Racconti da museo: quando ho incominciato a scrivere storie
Scrivo storie da… mi verrebbe da dire “da quando sono nata”, ma sarebbe una bugia. Scrivo storie esattamente dal settembre del 1980. Ero una bimbetta che frequentava la terza elementare. La maestra, il primo giorno di scuola, disse: “Adesso siete grandi, basta con i pensierini, quest’anno faremo i temi!”
Una lunga fila di pensierini
Io non sapevo cosa fosse un tema. La maestra mi spiegò che era una lunga fila di pensierini, però tutti sullo stesso argomento, perché dovevano raccontare una storia. Così mi trovai davanti al mio primo foglio bianco, a succhiare l’estremità della penna e pensare. Apparentemente ero immobile, ma era proprio solo apparenza: dentro la mia testa si erano scatenati interi mondi.
Tornai a casa entusiasta. Le manine sui fianchi e la voce decisa annunciai al mondo: “Da grande voglio fare la scrittrice!” E sparii. Per ore, dentro alla mia stanza. Mia madre, insospettita perchè non mi sentiva muovere, nè borbottare, nè canticchiare, nè fare i rumori soliti di una bambina che gioca, a un certo punto si preoccupò e venne a vedere cosa stessi combinando. Mi trovò seduta alla scrivania, china sul foglio. Non alzai nemmeno gli occhi, mi limitai a sventolare la manina per indicarle di andare via dicendo: “Mamma, lasciami stare, sto scrivendo il mio primo romanzo!”
Le storie sono vive
A scrivere storie ho cominciato allora, e non ho mai smesso. Nemmeno adesso che invece dovrei spiegare che, assieme agli amici di Archeostorie, ho scritto un saggio. Sul come si raccontano le storie che spingano la gente a visitare i musei, gli scavi archeologici, i siti del nostro passato.
Una storia non è una cosa. È più simile a un animale: ognuna ha il suo carattere. Ti ci devi avvicinare piano piano, conquistarti la sua fiducia, come con un cucciolo. Sta a te capire come devi interagire con lei. Ci sono storie nervose e veloci, che vanno raccontate di corsa, con il fiatone. Altre che sono placide, indolenti, un po’ pigre, che vanno assecondate nei loro tempi da signora pingue.
Tutti abbiamo bisogno di storie, come dell’aria che respiriamo.
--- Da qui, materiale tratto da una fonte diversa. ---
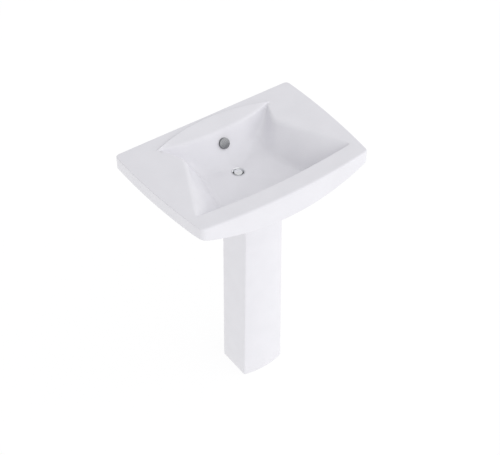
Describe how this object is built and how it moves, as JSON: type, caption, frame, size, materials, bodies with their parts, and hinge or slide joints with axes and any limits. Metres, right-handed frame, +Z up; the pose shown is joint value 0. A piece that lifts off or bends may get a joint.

Noi esseri umani siamo una storia, la nostra, che costruiamo e impariamo a raccontarci e a raccontare agli altri ogni giorno.
Le storie come un arazzo
A me le storie piacciono, ovviamente. E più ancora mi piace la Storia, la narrazione con la S maiuscola che è la somma di tutte le storie particolari e individuali. È una specie di grande arazzo fatto innumerevoli fili che si intrecciano, si intersecano, o magari non si toccano mai perché sono ai due capi della stoffa, ma fanno comunque parte di un unico disegno.
Quando faccio storytelling, che poi è un modo inglese per dire che invento storie, mi sento proprio come un artigiano che tesse nel suo laboratorio un arazzo o un tappeto. Sta a me tracciare o scegliere i disegni da riprodurre, e cercare di accostare al meglio i colori, decidere gli intrecci, mischiare i fili.
La mia bottega artigiana
Per fare tutto questo ci vuole immaginazione, ma anche tecnica. Col tempo ho imparato una serie di tecniche, il mio bagaglio di artigiano, che ora ho messo nero su bianco in Racconti da museo perché anche altri possano conoscerle e usarle. Non è detto che siano tecniche universali, ma sono quelle che ho sperimentato in anni e anni di mestiere – sul blog prima, nei miei libri poi – e so che funzionano.
Per chi le legge possono rappresentare uno spunto, o qualcosa da discutere e perfezionare, o magari da lasciare per passare ad altro. Come capita dentro a tutte le botteghe artigianali, ci sarà poi magari qualche allievo più dotato che avrà intuizioni migliori o scoprirà qualcosa di più raffinato. Siamo nani sulle spalle di giganti, e ognuno è un piccolo pezzo di questa gigantesca piramide umana che è il sapere.
Quindi quello che vi offro in Racconti da museo è un tour nella mia bottega, per vedere come lavoro. Che dite, volete entrare?